From another perspective, however, economic difficulties for the less educated dissuade them from marriage. The decline of the old industrial base reduced the earning power of many men. At the same time, women’s liberation allowed many women to enter the labor force, often by means of a college education. As a result, marriage became less of a worthwhile investment for many women. Between 1970 and 2011 the chance that a woman in the bottom 65 percent of income earners would marry dropped by 20 percent.

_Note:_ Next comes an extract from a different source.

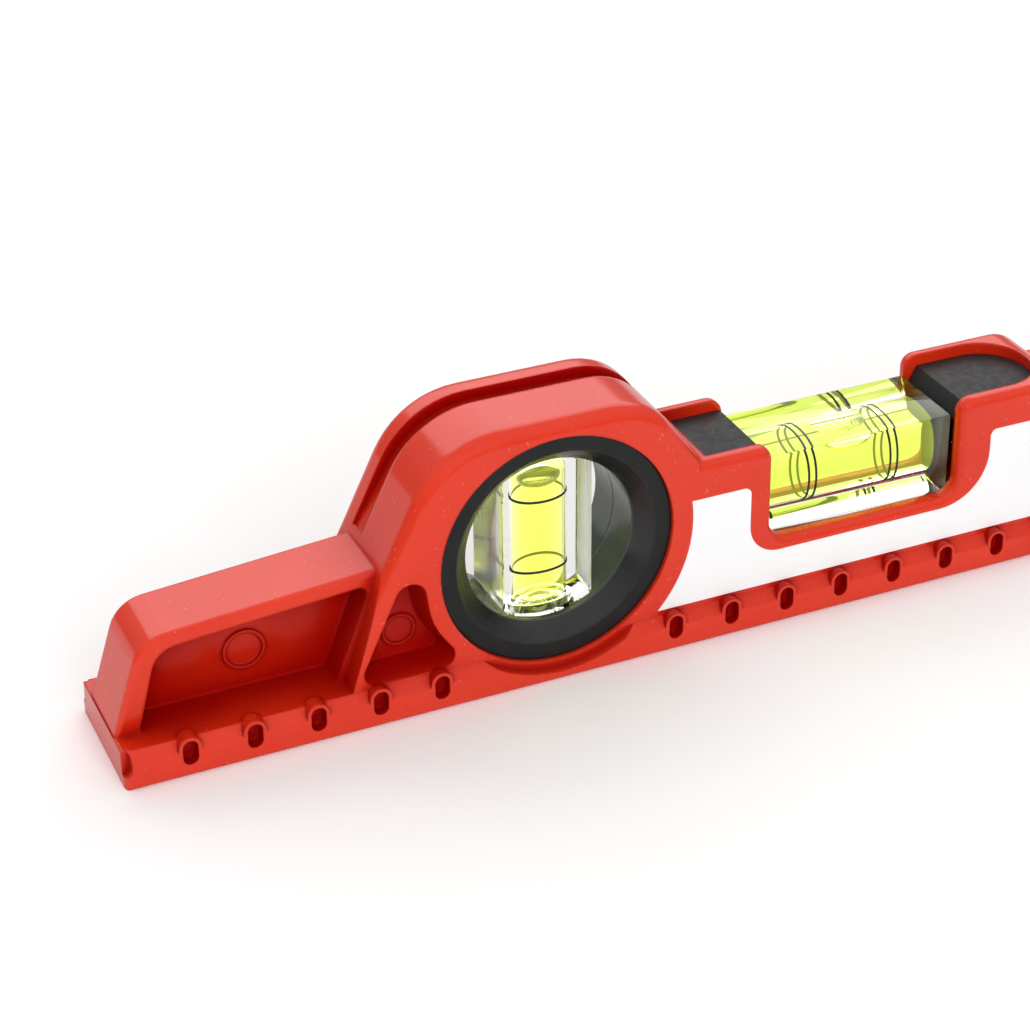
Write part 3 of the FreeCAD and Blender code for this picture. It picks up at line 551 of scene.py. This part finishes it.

So much for the fate of married couples. What about their children?[3] In 2013, 40 percent of babies were born outside of marriage. In 2014, 27 percent of children lived in fatherless homes. In one estimate, as of 2009, 35 percent of non-Hispanic white children and 41 percent of all children did not live with married parents.

If the unmarried and no-longer-married have less in the way of economic resources than do the married, then they will be less well-positioned to help their children succeed in many ways. They have less for band camp and football camp and ballet classes. They have less for books in the home and travel. They have less for college tuition assistance. They have less time and resources to shield their children from the negative effects of the culture or—in some cases—from the pull of the streets.

Is it possible for any government program or agency to substitute for a family?

[1] Andrew Yarrow, “Falling Marriage Rates Reveal Economic Fault Lines,” NYT, 8 February 2015.

[2] Kind of like a Chuck Close painting.

[3] Nicholas Eberstadt, “The Global Flight From the Family,” WSJ, 21-22 February 2015.